BRIEF DESCRIPTION OF THE DRAWINGS
FIG. 1 is an illustration of a computer system using an electronic tablet
configured to implement the methods of this invention.
FIG. 2A is an illustration of the electronic tablet of FIG. 1 after the
user has handwritten a circle with a solid line style, a square with a
dotted line style, and a rectangle with a dashed line style.
FIG. 2B is an illustration of the electronic tablet of FIG. 1 after the
handwritten graphic objects of FIG. 2A have been recognized by the
computer system using the present invention.
FIG. 3A is an illustration of the electronic tablet of FIG. 1 after the
user has handwritten an oval with a solid line style, a rectangle with a
solid line style, and a rectangle with a dashed line style, and a gesture
representing a fill pattern within each graphic object.
FIG. 3B is an illustration of the electronic tablet of FIG. 1 after the
handwritten graphic objects of FIG. 3A have been recognized by the
computer system using the present invention.
FIG. 4 is an overview flow diagram of a preferred embodiment of a
recognition algorithm used by the present invention.
FIGS. 5A-5E comprise a detailed flow diagram of a preferred embodiment of
the recognition algorithm used by the present invention.
FIG. 6 is a detailed flow diagram of the routine TransformPt of the present
invention.
FIG. 7 is a detailed flow diagram of the routine FindPtsLocation of the
present invention.
FIG. 8 is a diagram used in a preferred embodiment of the present invention
to identify shape-defining points and interior-defining points.
DETAILED DESCRIPTION OF THE INVENTION
FIG. 1 is an illustration of a computer system 110 configured to implement
the methods of this invention.
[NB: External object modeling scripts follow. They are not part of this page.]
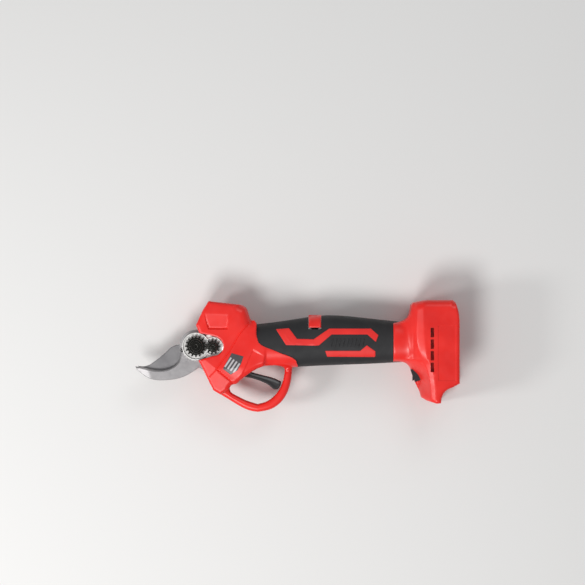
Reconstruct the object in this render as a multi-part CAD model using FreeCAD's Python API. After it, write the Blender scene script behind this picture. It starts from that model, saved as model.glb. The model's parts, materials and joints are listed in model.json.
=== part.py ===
import FreeCAD, Part
import math
import os

# Battery electric pruner, lying on its right side. Millimetres.
# While it is modelled, the origin is the blade pivot at the seam of the housing: +X runs back along
# the drive train to the battery foot, +Y is up towards the thumb button, +Z is out of the left side.
# Every node is then moved so that the tool lies on z = 0 with its box centred on the origin.

# ---- driving dimensions -------------------------------------------------------------------------

# Half thicknesses, measured from the seam of the housing
HEAD_HALF = 20.5
NOSE_HALF = 17.0
GUARD_HALF = 7.5
GRIP_HALF = 19.5
GRIP_ROUNDING = 9.0
FOOT_HALF = 32.0
WALL = 2.4
SEAM_GAP = 0.1
CHORD = 4.0

# Blade stack, as heights on the pivot axis
BLADE_BOTTOM = -4.5
HOOK_BOTTOM = 0.1
HOOK_TOP = 6.0
PLATE_TOP = 10.0
SECTOR_BOTTOM = -10.4
SECTOR_TOP = -4.7
WASHER_BOTTOM = -11.0
REAR_BOTTOM = -14.5
EYE_R = 16.5
BUSH_R = 8.0
BOLT_R = 5.0
RUNNING_GAP = 0.05

# Drive pins that carry the bevel sector's torque into the moving blade
DRIVE_PIN_R = 2.4
DRIVE_PIN_CIRCLE = 12.4
DRIVE_PIN_ANGLES = (40.0, 160.0)

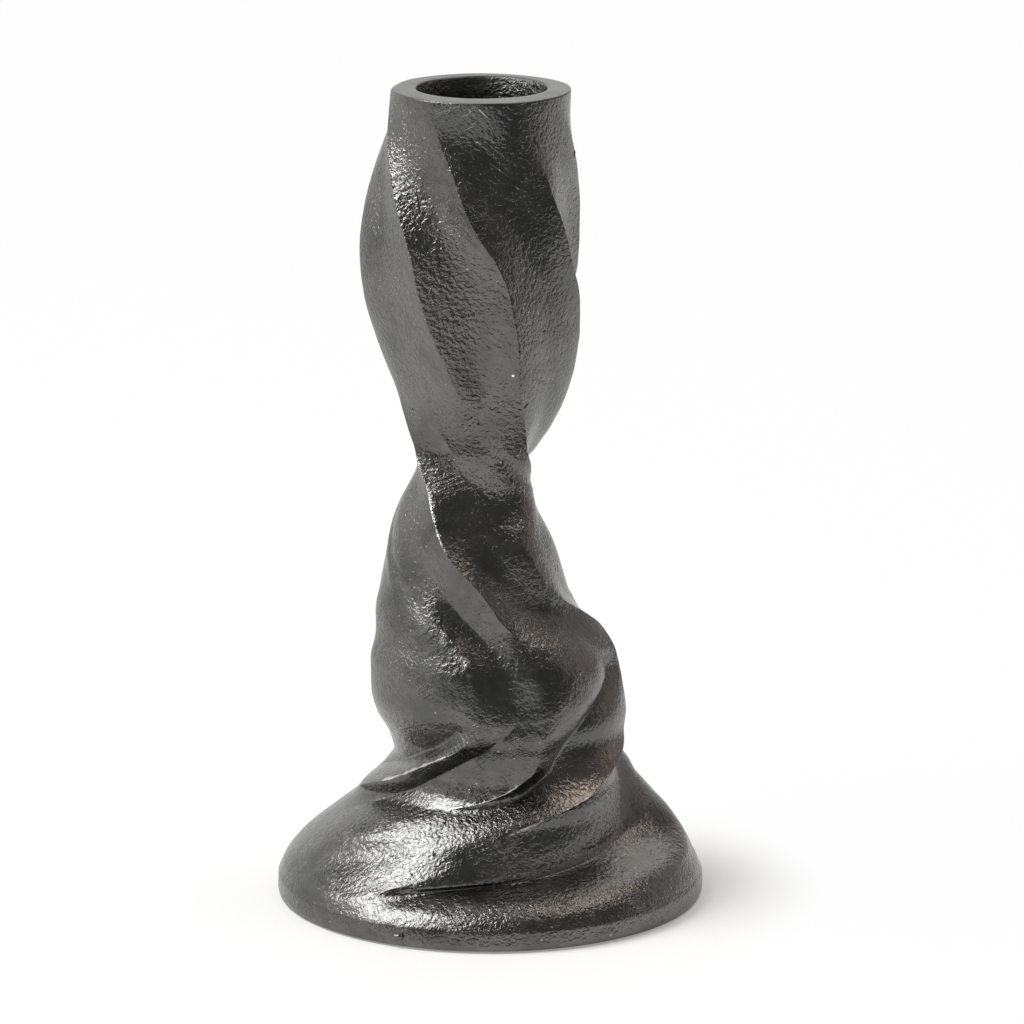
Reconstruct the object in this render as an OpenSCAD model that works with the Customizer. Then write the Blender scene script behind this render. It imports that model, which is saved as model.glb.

An electronic digitizing tablet 112 is
connected to a computer 115 by a cable 113. The computer system also has a
conventional display 116, keyboard 117, and disk drives 118. A writing
instrument, such as a pen 111, is provided for a user to record graphic
objects onto the tablet 112. The tablet 112 comprises an input grid 121
and a display surface 122. The input grid 121 detects contact of the pen
111 with the tablet 112. If contact is detected, then the tablet 112 sends
the coordinates of the contact point to the computer 115 through the
connecting cable 113. The tablet 112 periodically samples the input grid
121.
Upon receiving the coordinates of the contact point from the tablet 112,
the computer 115 "inks" the contact point; that is, the computer 115 sends
data to the tablet 112 to turn on a point on the display surface 122 that
corresponds to the contact point. The display surface 122 is a standard
bitmap display. To a user it looks as if the pen writes the point onto the
tablet 112 where the pen 111 made contact. With an appropriate sampling
rate, the computer 115 inks multiple contact points as the user moves the
pen 111 across the tablet 112 to display lines corresponding to the path
travelled by the pen 111. Thus, the computer system allows the user to
write data onto the tablet 112.
The tablet 112 may be any suitable digitizing tablet available on the open
market which outputs the coordinates of the pen 111 in contact with the
tablet 112. Alternatively, the pen 111 may be electrically coupled to the
tablet 112 or the computer 115 for providing pen up and down positions
based on the tip of the writing instrument being depressed, such writing
instruments being well known in the art. In one embodiment, the computer
is a standard personal computer available on the open market. Other
computer system configurations, however, are acceptable to implement the
methods of the present invention. For example, the entire system can be
incorporated in a tablet shaped device. The tablet surface is the input
grid and display surface. The tablet shaped device contains the logical
equivalent of the computer 115 without the display 116, keyboard 117, or
disk drives 118.
The methods of the present invention allow the user to input graphic
objects into a computer program. Although the methods are described as
implemented with the Pen Windows system manufactured by Microsoft
Corporation of Redmond, Washington, one skilled in the art would recognize
that the methods can be implemented on other windowing and non-windowing
systems.
FIGS. 2A-3B are illustrations of the electronic tablet 112 of FIG. 1
displaying an output display 200 of a graphics program employing the
methods of the present invention. FIG. 2A is an illustration of the output
display 200 after the user has drawn by hand graphic objects 201, 202,
203, and 208 with line styles 204, 205, 206, and 209, respectively, onto
the tablet 112. The object 201 approximates a circle with a solid line
style 204. The object 202 approximates a square with a dotted line style
205. The object 203 approximates a rectangle with a dashed line style 206.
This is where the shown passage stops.